1.11 Get Descriptive - Part Two
Site: | Cowichan Valley School District - Moodle |
Course: | ELA5, CSS, Sferrazza |
Book: | 1.11 Get Descriptive - Part Two |
Printed by: | Guest user |
Date: | Friday, 22 November 2024, 9:53 AM |
Learning Targets
By the end of this lesson, you should be able to say YES to the following questions.
- Can I identify descriptive language when I read or hear it?
- Can I identify and create parts of speech and literary devices that help make writing descriptive?
- Can I find joy and entertainment in reading and listening to descriptive writing?
Show, Don't Tell
Good writers show; they don't tell. Watch this video.
Now go to your Learning Guide and do the Show, Don't Tell activity.
Creating Descriptive Writing
Choose one of these pictures and use your best descriptive writing to describe it. Even though you are looking at the photo, involve your five senses in the process of imagining what the person is experiencing. Remember to show, don't tell.

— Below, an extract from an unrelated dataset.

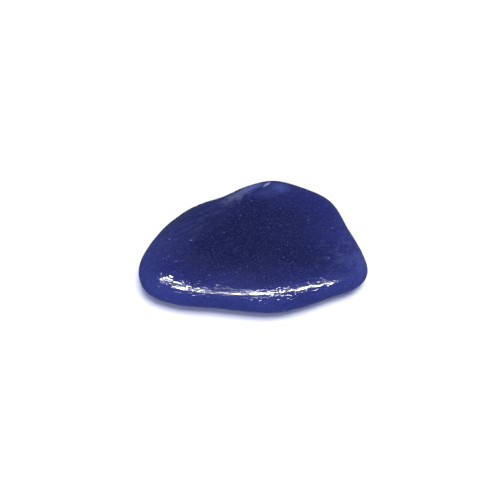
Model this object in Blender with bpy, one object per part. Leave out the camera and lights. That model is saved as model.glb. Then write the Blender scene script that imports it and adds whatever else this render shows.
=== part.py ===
"""Tumbled blue quartz: one flat pebble of deep blue quartz, rounded and polished all over.

The stone lies on its flat underside. Its length runs along X, its width along Y and its
thickness along Z, and the origin is on the underside, below the middle of its box.
All sizes are in metres.
"""
import math

import bmesh
import bpy
import numpy as np

COLLECTION = "blue_quartz"
NODE = "stone"

# Driving dimensions
LENGTH = 0.0360                 # tip to tip, along X
WIDTH = 0.0243                  # front to back, along Y
EDGE_HEIGHT = 0.0023            # the outline's widest line above the underside
SHOULDER_RISE = 0.0022          # from that line to where the rim runs into the top
TOP_FALL = 0.0002               # how much lower than the middle the top is at the right tip
CROWN = 0.0006                  # how far the top swells above its rim in the middle

# Bends of the outline seen from above, anticlockwise from the right tip,
# as shares of half the length and half the width
OUTLINE = [
    (0.99, -0.38), (0.945, -0.12), (0.85, 0.21), (0.72, 0.64), (0.465, 0.875),
    (0.19, 1.00), (-0.08, 0.90), (-0.29, 0.73), (-0.565, 0.545), (-0.80, 0.235),
    (-0.95, -0.13), (-1.00, -0.43), (-0.915, -0.72), (-0.67, -0.88), (-0.31, -0.935),
    (0.12, -1.00), (0.39, -0.93), (0.65, -0.785), (0.86, -0.67), (0.965, -0.53),
]

# How far the rounded rim reaches in from the outline, by bearing from the middle in degrees.
# It is broad where a tip or the front's bulge was worn down, and at the bevel on the back edge,
# and narrow where the outline is a little hollow.
RIM_REACH = [
    (-12, 0.0029), (10, 0.0030), (45, 0.0028), (80, 0.0027), (113, 0.0038), (145, 0.0034),
    (180, 0.0044), (203, 0.0043), (212, 0.0053), (222, 0.0028), (245, 0.0017), (268, 0.0033),
    (290, 0.0042), (310, 0.0032), (330, 0.0016),
]
UNDER_REACH = 0.0025            # how far the rim under the stone reaches in

# Slow swells of the polished top: height, length of the wave, its bearing and its phase
SWELLS = [
    (0.00010, 0.017, math.radians(25), 0.6),
    (0.00007, 0.011, math.radians(110), 2.1),
    (0.00004, 0.007, math.radians(-40), 4.0),
]

# Mesh
SEGMENTS = 96                   # around the stone
RIM_RINGS = 10                  # from the edge line to the rim's inner end
CAP_RINGS = 6                   # from there to the middle
CURVE_STEPS = 24                # points of a closed curve from one bend to the next
BEARINGS = 720                  # even bearings at which radii are kept
ROUNDING_PASSES = 40            # how often neighbouring radii are averaged
RIM_POWER = 2.5                 # 2 is an ellipse; more gives a flatter shoulder

COLOUR = (0.022, 0.028, 0.135, 1.0)
ROUGHNESS = 0.12

EVEN_BEARINGS = np.linspace(0.0, math.tau, BEARINGS, endpoint=False)


def closed_curve(points):
    """A closed Catmull-Rom curve through the points."""
    before, start, end, after = (np.roll(points, shift, axis=0)[:, None] for shift in (1, 0, -1, -2))
    t = np.linspace(0.0, 1.0, CURVE_STEPS, endpoint=False)[None, :, None]
    curve = 0.5 * (
        2 * start
        + (end - before) * t
        + (2 * before - 5 * start + 4 * end - after) * t ** 2
        + (3 * start - before - 3 * end + after) * t ** 3
    )
    return curve.reshape(-1, 2)


def radii_around(points):
    """How far the closed curve through the points is from the middle, at even bearings,
    with its bends rounded off."""
    bearing = np.arctan2(points[:, 1], points[:, 0])
    radii = np.interp(EVEN_BEARINGS, bearing, np.hypot(points[:, 0], points[:, 1]), period=math.tau)
    for _ in range(ROUNDING_PASSES):
        radii = (np.roll(radii, 1) + 2 * radii + np.roll(radii, -1)) / 4
    return radii


def outline_radii():
    """The outline's distance from the middle."""
    return radii_around(closed_curve(np.array(OUTLINE) * (LENGTH / 2, WIDTH / 2)))


def rim_reaches():
    """The rim's reach, square to the outline."""
    bearing, reach = np.array(RIM_REACH).T
    turn = np.radians(bearing)
    return radii_around(closed_curve(np.column_stack((reach * np.cos(turn), reach * np.sin(turn)))))


def around(bearing, values):
    """Reads values kept at even bearings at other bearings."""
    return np.interp(bearing, EVEN_BEARINGS, values, period=math.tau)


def swell(x, y):
    """The height of the slow swells at a place on the top."""
    height = np.zeros_like(x)
    for size, length, bearing, phase in SWELLS:
        along = x * math.cos(bearing) + y * math.sin(bearing)
        height += size * np.cos(math.tau * along / length + phase)
    return height


def stone_points(bearing, level):
    """Points of the surface. The level is 0 on the edge line, 1 in the middle of the top
    and -1 in the middle of the underside."""
    radii = outline_radii()
    slopes = (np.roll(radii, -1) - np.roll(radii, 1)) / (EVEN_BEARINGS[2] - EVEN_BEARINGS[0])
    slant = np.hypot(1.0, slopes / radii)
    radius = around(bearing, radii)
    top = level > 0
    reach = np.where(top, around(bearing, rim_reaches() * slant), UNDER_REACH * around(bearing, slant))

    rim_share = RIM_RINGS / (RIM_RINGS + CAP_RINGS)
    rise = np.minimum(np.abs(level) / rim_share, 1.0) * math.pi / 2
    inward = 1.0 - np.cos(rise).clip(0) ** (2 / RIM_POWER)
    cap = ((1.0 - np.abs(level)) / (1.0 - rim_share)).clip(0, 1)
    distance = (radius - reach * inward) * cap
    x, y = distance * np.cos(bearing), distance * np.sin(bearing)

    inside = 1.0 - (distance / radius) ** 2
    shoulder = SHOULDER_RISE - TOP_FALL * x / (LENGTH / 2)
    above = EDGE_HEIGHT + shoulder * np.sin(rise) + (CROWN + swell(x, y)) * inside
    below = EDGE_HEIGHT * (1.0 - np.sin(rise))
    return x, y, np.where(top, above, below)


def fitted(points):
    """The points, centred and brought to the stone's exact length and width."""
    low, high = points.min(axis=0)[:2], points.max(axis=0)[:2]
    points[:, :2] = (points[:, :2] - (low + high) / 2) * ((LENGTH, WIDTH) / (high - low))
    return points


def add_stone(collection):
    """A UV sphere whose rings are moved to the stone's surface."""
    rings = RIM_RINGS + CAP_RINGS
    bpy.ops.mesh.primitive_uv_sphere_add(segments=SEGMENTS, ring_count=2 * rings, radius=1.0)
    stone = bpy.context.object
    stone.name = NODE
    stone.data.name = NODE
    for owner in list(stone.users_collection):
        owner.objects.unlink(stone)
    collection.objects.link(stone)
    sphere = np.empty(len(stone.data.vertices) * 3)
    stone.data.vertices.foreach_get("co", sphere)
    sphere = sphere.reshape(-1, 3)
    bearing = np.arctan2(sphere[:, 1], sphere[:, 0]) % math.tau
    level = np.arcsin(sphere[:, 2].clip(-1, 1)) / (math.pi / 2)
    level = np.round(level * rings) / rings
    moved = fitted(np.column_stack(stone_points(bearing, level)))
    stone.data.vertices.foreach_set("co", moved.ravel())
    stone.data.update()
    join_underside(stone.data)
    stone.data.shade_smooth()
    return stone


def join_underside(mesh):
    """Makes the flat core of the underside one face."""
    edit = bmesh.new()
    edit.from_mesh(mesh)
    flat = [face for face in edit.faces if max(corner.co.z for corner in face.verts) == 0]
    bmesh.ops.dissolve_faces(edit, faces=flat)
    edit.to_mesh(mesh)
    edit.free()


def quartz():
    """Polished blue quartz."""
    material = bpy.data.materials.new("blue_quartz")
    material.use_nodes = True
    shader = material.node_tree.nodes["Principled BSDF"]
    shader.inputs["Base Color"].default_value = COLOUR
    shader.inputs["Roughness"].default_value = ROUGHNESS
    shader.inputs["Metallic"].default_value = 0.0
    return material


def main():
    for old in list(bpy.data.objects):
        bpy.data.objects.remove(old, do_unlink=True)
    collection = bpy.data.collections.new(COLLECTION)
    bpy.context.scene.collection.children.link(collection)
    stone = add_stone(collection)
    stone.data.materials.append(quartz())


main()
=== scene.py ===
"""The looks of the tumbled blue quartz: its polished surface, its colour and grain, the floor,
the light and the camera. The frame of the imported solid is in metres; lengths whose names or
comments say mm are in millimetres of the same frame."""
import math

import bmesh
import bpy
import numpy as np
from mathutils import Matrix, Vector


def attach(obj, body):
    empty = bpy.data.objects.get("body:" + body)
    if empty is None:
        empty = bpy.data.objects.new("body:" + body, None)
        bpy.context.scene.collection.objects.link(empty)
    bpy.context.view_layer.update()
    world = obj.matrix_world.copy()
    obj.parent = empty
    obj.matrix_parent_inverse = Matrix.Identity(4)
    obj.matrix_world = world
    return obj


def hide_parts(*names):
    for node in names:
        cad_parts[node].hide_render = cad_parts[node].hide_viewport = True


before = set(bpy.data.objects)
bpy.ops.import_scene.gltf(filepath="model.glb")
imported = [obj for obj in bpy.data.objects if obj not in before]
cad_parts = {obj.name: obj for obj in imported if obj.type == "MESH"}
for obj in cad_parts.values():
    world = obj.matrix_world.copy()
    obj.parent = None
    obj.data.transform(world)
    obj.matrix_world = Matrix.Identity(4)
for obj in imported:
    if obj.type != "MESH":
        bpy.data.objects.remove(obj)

MM = 0.001
NODE = "stone"

# The camera looks along +Y, down on the stone
CAMERA_ELEVATION = math.radians(58.5)
CAMERA_DISTANCE = 0.1052
CAMERA_AIM = Vector((-0.0005, -0.0015, 0.0028))
CAMERA_NEAR = 0.005
CAMERA_LENS = 47.5              # mm, like the sensor's width
SENSOR_WIDTH = 36.0

# The fine mesh
WELD = 0.001                    # mm; corners of the solid nearer than this are joined
ROUNDING_LEVELS = 3             # how often the solid's faces are halved to round them
ROUNDING_PASSES = 5             # how often the rounded surface is brought back to its points
VOXEL = 0.33                    # mm
SMOOTHING = 10
LAST_SMOOTHING = 2
SECTORS = 180                   # around the stone, in which the outline is found

# The grain of the quartz runs this way, seen from above
GRAIN = math.radians(22)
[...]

Go to your Descriptive Writing Journal and do "Journal #11: Describe What You See". Then, read over your writing. Does it make sense? Can you add any similes or metaphors?
Descriptive Writing to Inspire You
Gerald Durrell was a naturalist, zookeeper, and conservationist who wrote in great detail about the animals he lived with, worked with, and studied. Read some excerpts from his books to see how he shared his knowledge of animals in a descriptive and engaging way.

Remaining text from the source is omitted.